───── Supplied material ─────
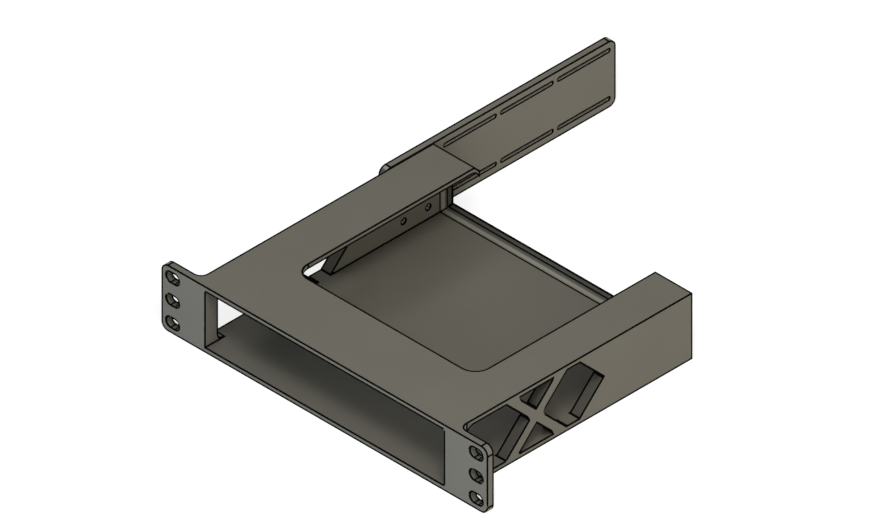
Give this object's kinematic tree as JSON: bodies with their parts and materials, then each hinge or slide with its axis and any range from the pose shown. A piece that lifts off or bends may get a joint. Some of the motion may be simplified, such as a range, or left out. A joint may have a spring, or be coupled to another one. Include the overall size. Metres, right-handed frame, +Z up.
{
  "type": "rack mount bracket",
  "caption": "Rack tray with slotted ears, a device bay open at the front, the top and the back, a lip round the rear opening, braced side cut-outs and a slotted side rail.",
  "frame": {"origin": "middle of the rack bolt pattern, on the back face of the ears where they bear on the rack's posts", "axes": "+X to the right along the front panel seen from the front, +Y towards the back of the rack, +Z up"},
  "size_m": [0.254, 0.328, 0.0446],
  "materials": {
    "tray_plastic": "satin warm grey, printed, with soft sheen on the roundings",
    "rail_plastic": "satin warm grey, as the tray",
    "screw_steel": "black oxide",
    "insert_brass": "turned brass"
  },
  "bodies": {
    "root": {"tray_body": "tray_plastic", "side_rail": "rail_plastic", "rail_screws": "screw_steel", "rail_inserts": "insert_brass"}
  },
  "joints": []
}
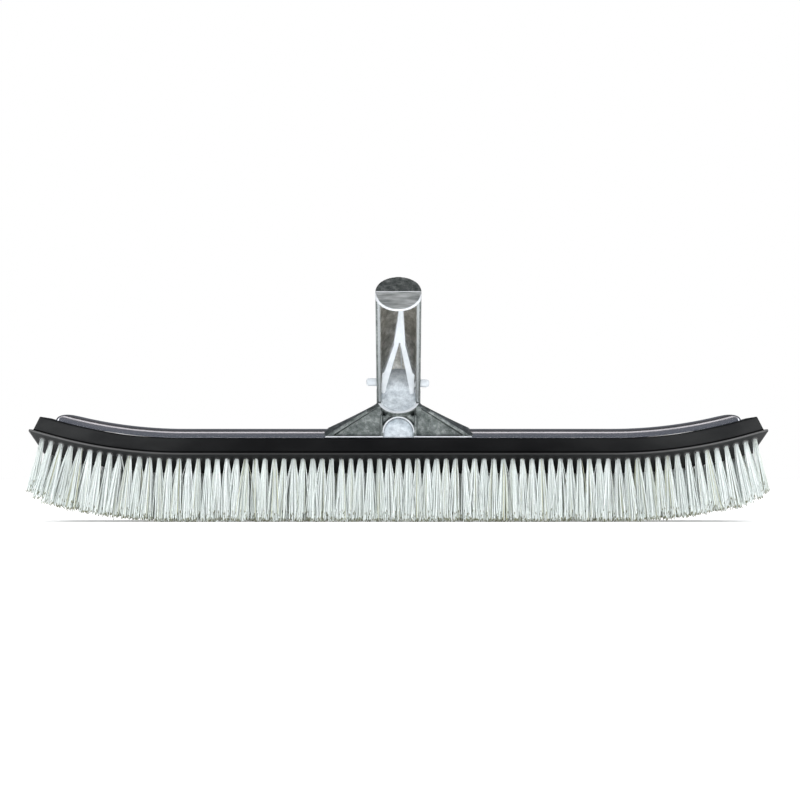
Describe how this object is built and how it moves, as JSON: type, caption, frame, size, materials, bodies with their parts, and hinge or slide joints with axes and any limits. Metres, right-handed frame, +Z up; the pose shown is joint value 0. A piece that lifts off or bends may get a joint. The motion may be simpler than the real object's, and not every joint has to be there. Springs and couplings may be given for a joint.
{
  "type": "pool wall brush",
  "caption": "Curved pool wall brush with rows of pale bristles in a black block, an aluminium back rail and a forward-leaning cast handle socket with a snap-button clip.",
  "frame": {"origin": "centre of the flat face that the bristle tips make", "axes": "+X along the brush, -Y towards the side the handle leans to, +Z up from the bristle tips towards the handle"},
  "size_m": [0.4662, 0.1032, 0.1497],
  "materials": {
    "black_plastic": "moulded black polypropylene, satin",
    "polished_aluminium": "polished, rounded bar",
    "cast_aluminium": "as-cast, matt, slightly mottled; end face machined",
    "bristle": "pale extruded bristle filament",
    "stainless": "stainless pan head screws",
    "white_nylon": "white moulded nylon, satin"
  },
  "bodies": {
    "brush": {"brush_block": "black_plastic", "back_rail": "polished_aluminium", "handle_casting": "cast_aluminium", "bristle_row_1": "bristle", "bristle_row_2": "bristle", "bristle_row_3": "bristle", "bristle_row_4": "bristle", "bristle_row_5": "bristle", "handle_screw_left": "stainless", "handle_screw_right": "stainless", "rail_screw_1": "stainless", "rail_screw_2": "stainless", "rail_screw_3": "stainless", "rail_screw_4": "stainless", "clip_crown": "white_nylon"},
    "button_leg_left": {"clip_leg_left": "white_nylon"},
    "button_leg_right": {"clip_leg_right": "white_nylon"}
  },
  "joints": [
    {"name": "left_button_press", "type": "hinge", "parent": "brush", "child": "button_leg_left", "pos_m": [-0.0019, -0.03815, 0.11167], "axis": [0, -0.7071, -0.7071], "range_deg": [0, 9.5], "stiffness_Nm_per_rad": 4.5},
    {"name": "right_button_press", "type": "hinge", "parent": "brush", "child": "button_leg_right", "pos_m": [0.0019, -0.03815, 0.11167], "axis": [0, 0.7071, 0.7071], "range_deg": [0, 9.5], "stiffness_Nm_per_rad": 4.5}
  ]
}
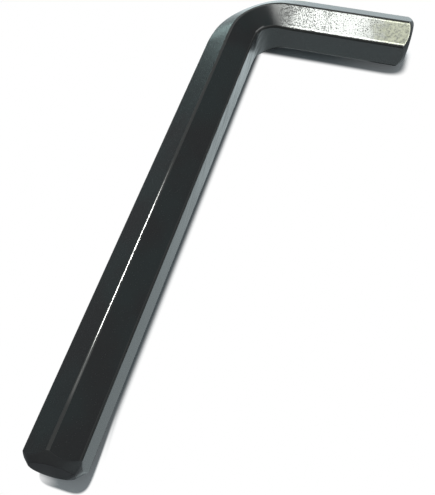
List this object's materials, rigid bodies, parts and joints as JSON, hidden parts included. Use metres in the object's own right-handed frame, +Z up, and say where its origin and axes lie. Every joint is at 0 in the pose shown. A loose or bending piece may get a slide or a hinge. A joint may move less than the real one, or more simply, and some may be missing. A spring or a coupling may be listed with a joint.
{
  "type": "hex key",
  "caption": "Hexagonal steel bar bent to an L, with chamfered tips, for turning screws that have a hexagon socket.",
  "frame": {"origin": "centre of the bounding box's footprint, on the surface that the key lies on", "axes": "+Y along the long arm towards the bend, +X along the short arm towards its tip, +Z up from the surface it lies on"},
  "size_m": [0.0438, 0.1152, 0.0114],
  "materials": {
    "black_steel": "semi-gloss black oxide on hardened steel, drawn along the bar, corners worn bright here and there"
  },
  "bodies": {
    "root": {"hex_key": "black_steel"}
  },
  "joints": []
}
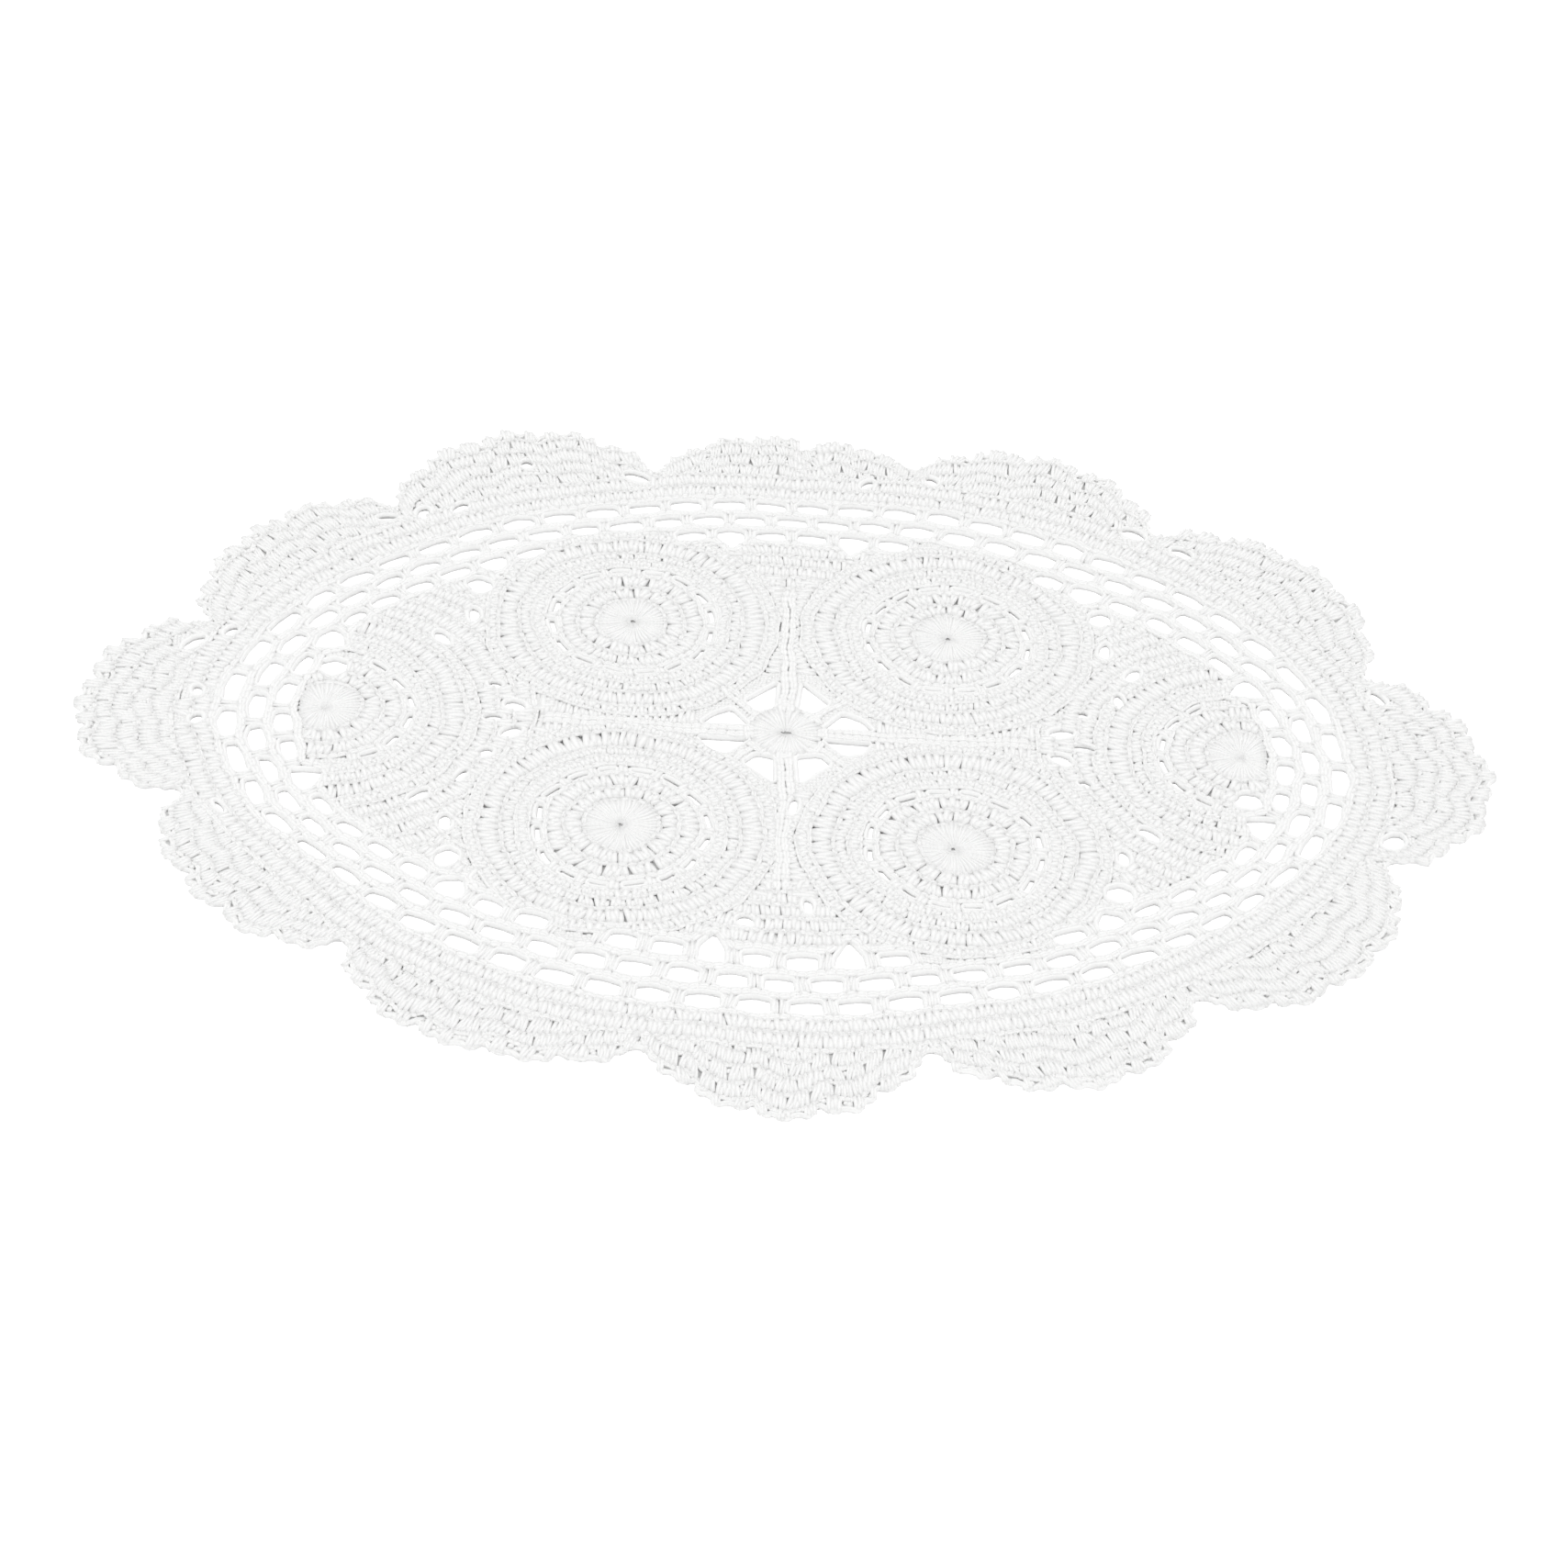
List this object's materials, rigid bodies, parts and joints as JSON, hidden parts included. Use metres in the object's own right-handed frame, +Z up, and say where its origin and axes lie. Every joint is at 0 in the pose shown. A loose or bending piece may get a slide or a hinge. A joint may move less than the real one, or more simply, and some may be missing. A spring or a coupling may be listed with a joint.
{
  "type": "crochet lace doily",
  "caption": "Oval crochet lace doily with round rosettes, an open net and a scalloped border, lying flat, to protect or dress a table top.",
  "frame": {"origin": "on the surface that the doily lies on, under the middle of its box", "axes": "+X along its length, +Y across it, +Z up out of its face"},
  "size_m": [0.4024, 0.2948, 0.005],
  "materials": {
    "doily": "matt white cotton thread"
  },
  "bodies": {
    "root": {"doily": "doily"}
  },
  "joints": []
}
─────
Extract the complete listing verbatim.

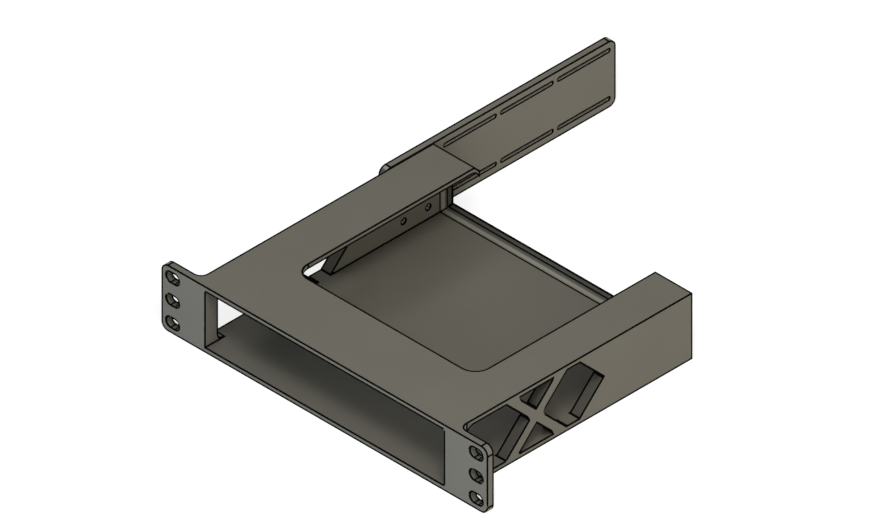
Give this object's kinematic tree as JSON: bodies with their parts and materials, then each hinge or slide with its axis and any range from the pose shown. A piece that lifts off or bends may get a joint. Some of the motion may be simplified, such as a range, or left out. A joint may have a spring, or be coupled to another one. Include the overall size. Metres, right-handed frame, +Z up.
{
  "type": "rack mount bracket",
  "caption": "Rack tray with slotted ears, a device bay open at the front, the top and the back, a lip round the rear opening, braced side cut-outs and a slotted side rail.",
  "frame": {"origin": "middle of the rack bolt pattern, on the back face of the ears where they bear on the rack's posts", "axes": "+X to the right along the front panel seen from the front, +Y towards the back of the rack, +Z up"},
  "size_m": [0.254, 0.328, 0.0446],
  "materials": {
    "tray_plastic": "satin warm grey, printed, with soft sheen on the roundings",
    "rail_plastic": "satin warm grey, as the tray",
    "screw_steel": "black oxide",
    "insert_brass": "turned brass"
  },
  "bodies": {
    "root": {"tray_body": "tray_plastic", "side_rail": "rail_plastic", "rail_screws": "screw_steel", "rail_inserts": "insert_brass"}
  },
  "joints": []
}
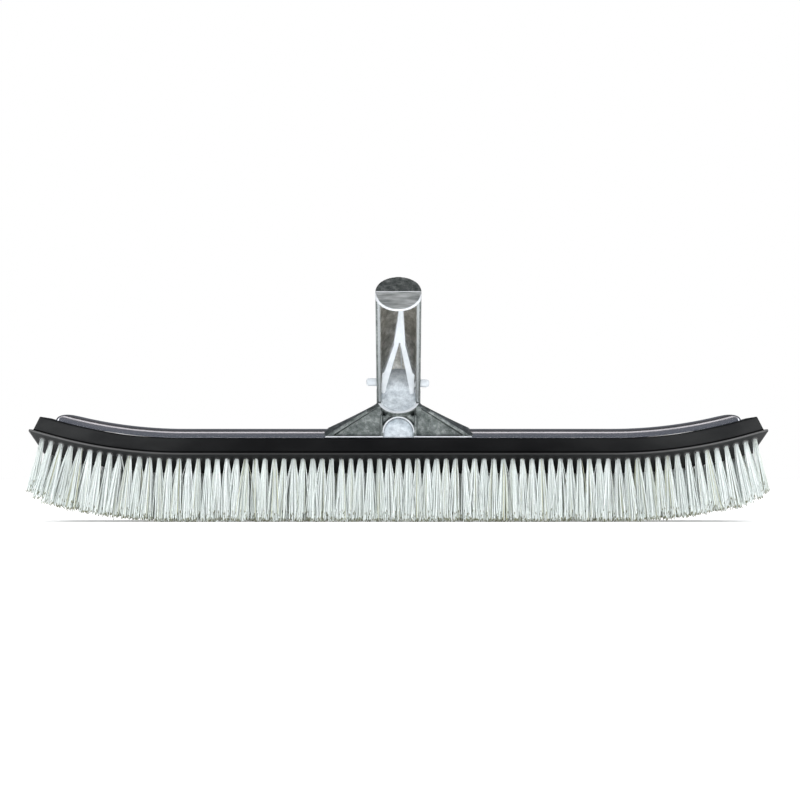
Describe how this object is built and how it moves, as JSON: type, caption, frame, size, materials, bodies with their parts, and hinge or slide joints with axes and any limits. Metres, right-handed frame, +Z up; the pose shown is joint value 0. A piece that lifts off or bends may get a joint. The motion may be simpler than the real object's, and not every joint has to be there. Springs and couplings may be given for a joint.
{
  "type": "pool wall brush",
  "caption": "Curved pool wall brush with rows of pale bristles in a black block, an aluminium back rail and a forward-leaning cast handle socket with a snap-button clip.",
  "frame": {"origin": "centre of the flat face that the bristle tips make", "axes": "+X along the brush, -Y towards the side the handle leans to, +Z up from the bristle tips towards the handle"},
  "size_m": [0.4662, 0.1032, 0.1497],
  "materials": {
    "black_plastic": "moulded black polypropylene, satin",
    "polished_aluminium": "polished, rounded bar",
    "cast_aluminium": "as-cast, matt, slightly mottled; end face machined",
    "bristle": "pale extruded bristle filament",
    "stainless": "stainless pan head screws",
    "white_nylon": "white moulded nylon, satin"
  },
  "bodies": {
    "brush": {"brush_block": "black_plastic", "back_rail": "polished_aluminium", "handle_casting": "cast_aluminium", "bristle_row_1": "bristle", "bristle_row_2": "bristle", "bristle_row_3": "bristle", "bristle_row_4": "bristle", "bristle_row_5": "bristle", "handle_screw_left": "stainless", "handle_screw_right": "stainless", "rail_screw_1": "stainless", "rail_screw_2": "stainless", "rail_screw_3": "stainless", "rail_screw_4": "stainless", "clip_crown": "white_nylon"},
    "button_leg_left": {"clip_leg_left": "white_nylon"},
    "button_leg_right": {"clip_leg_right": "white_nylon"}
  },
  "joints": [
    {"name": "left_button_press", "type": "hinge", "parent": "brush", "child": "button_leg_left", "pos_m": [-0.0019, -0.03815, 0.11167], "axis": [0, -0.7071, -0.7071], "range_deg": [0, 9.5], "stiffness_Nm_per_rad": 4.5},
    {"name": "right_button_press", "type": "hinge", "parent": "brush", "child": "button_leg_right", "pos_m": [0.0019, -0.03815, 0.11167], "axis": [0, 0.7071, 0.7071], "range_deg": [0, 9.5], "stiffness_Nm_per_rad": 4.5}
  ]
}
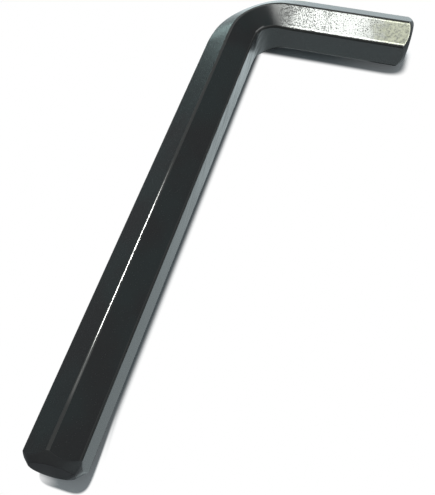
List this object's materials, rigid bodies, parts and joints as JSON, hidden parts included. Use metres in the object's own right-handed frame, +Z up, and say where its origin and axes lie. Every joint is at 0 in the pose shown. A loose or bending piece may get a slide or a hinge. A joint may move less than the real one, or more simply, and some may be missing. A spring or a coupling may be listed with a joint.
{
  "type": "hex key",
  "caption": "Hexagonal steel bar bent to an L, with chamfered tips, for turning screws that have a hexagon socket.",
  "frame": {"origin": "centre of the bounding box's footprint, on the surface that the key lies on", "axes": "+Y along the long arm towards the bend, +X along the short arm towards its tip, +Z up from the surface it lies on"},
  "size_m": [0.0438, 0.1152, 0.0114],
  "materials": {
    "black_steel": "semi-gloss black oxide on hardened steel, drawn along the bar, corners worn bright here and there"
  },
  "bodies": {
    "root": {"hex_key": "black_steel"}
  },
  "joints": []
}
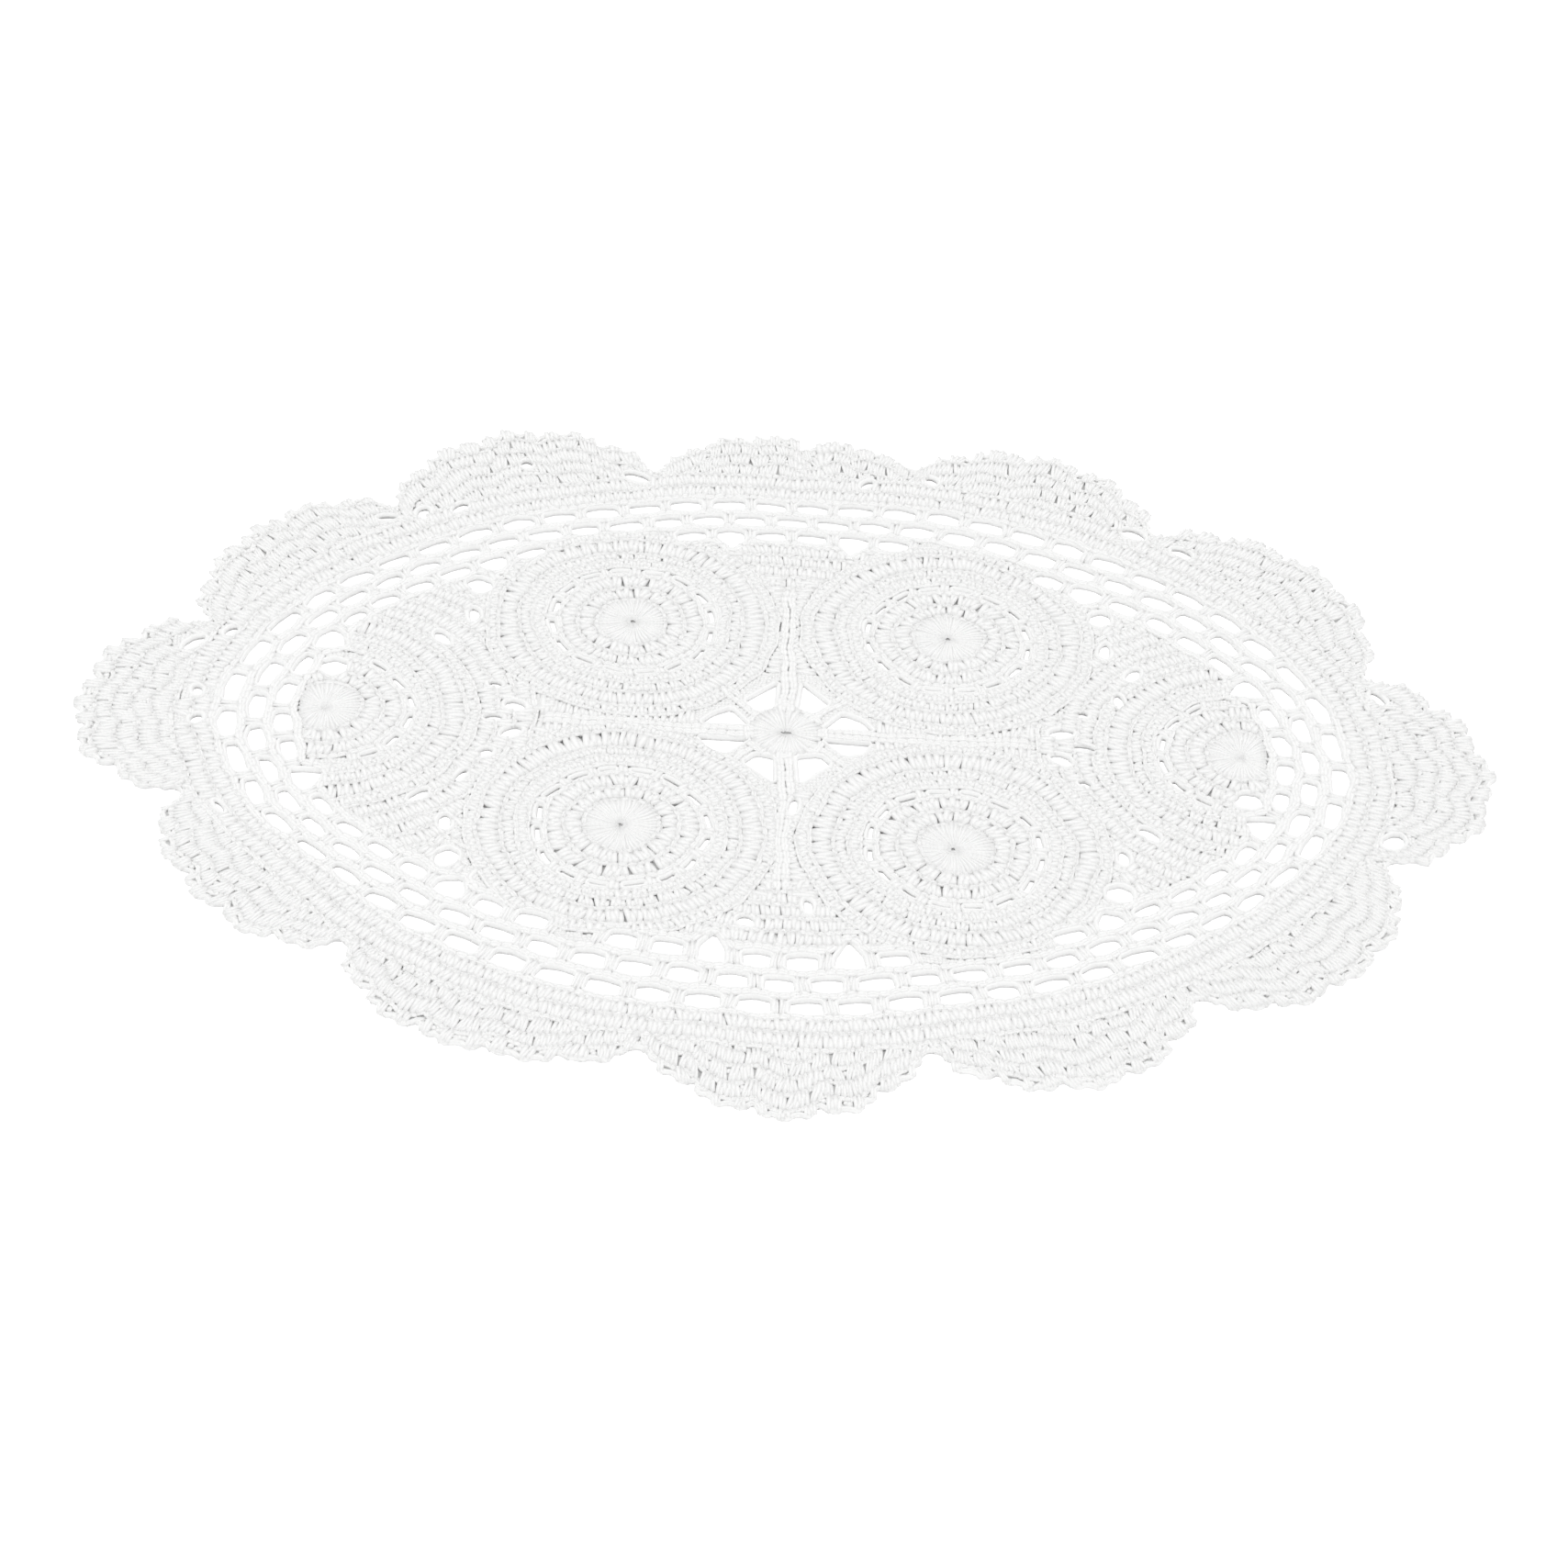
List this object's materials, rigid bodies, parts and joints as JSON, hidden parts included. Use metres in the object's own right-handed frame, +Z up, and say where its origin and axes lie. Every joint is at 0 in the pose shown. A loose or bending piece may get a slide or a hinge. A joint may move less than the real one, or more simply, and some may be missing. A spring or a coupling may be listed with a joint.
{
  "type": "crochet lace doily",
  "caption": "Oval crochet lace doily with round rosettes, an open net and a scalloped border, lying flat, to protect or dress a table top.",
  "frame": {"origin": "on the surface that the doily lies on, under the middle of its box", "axes": "+X along its length, +Y across it, +Z up out of its face"},
  "size_m": [0.4024, 0.2948, 0.005],
  "materials": {
    "doily": "matt white cotton thread"
  },
  "bodies": {
    "root": {"doily": "doily"}
  },
  "joints": []
}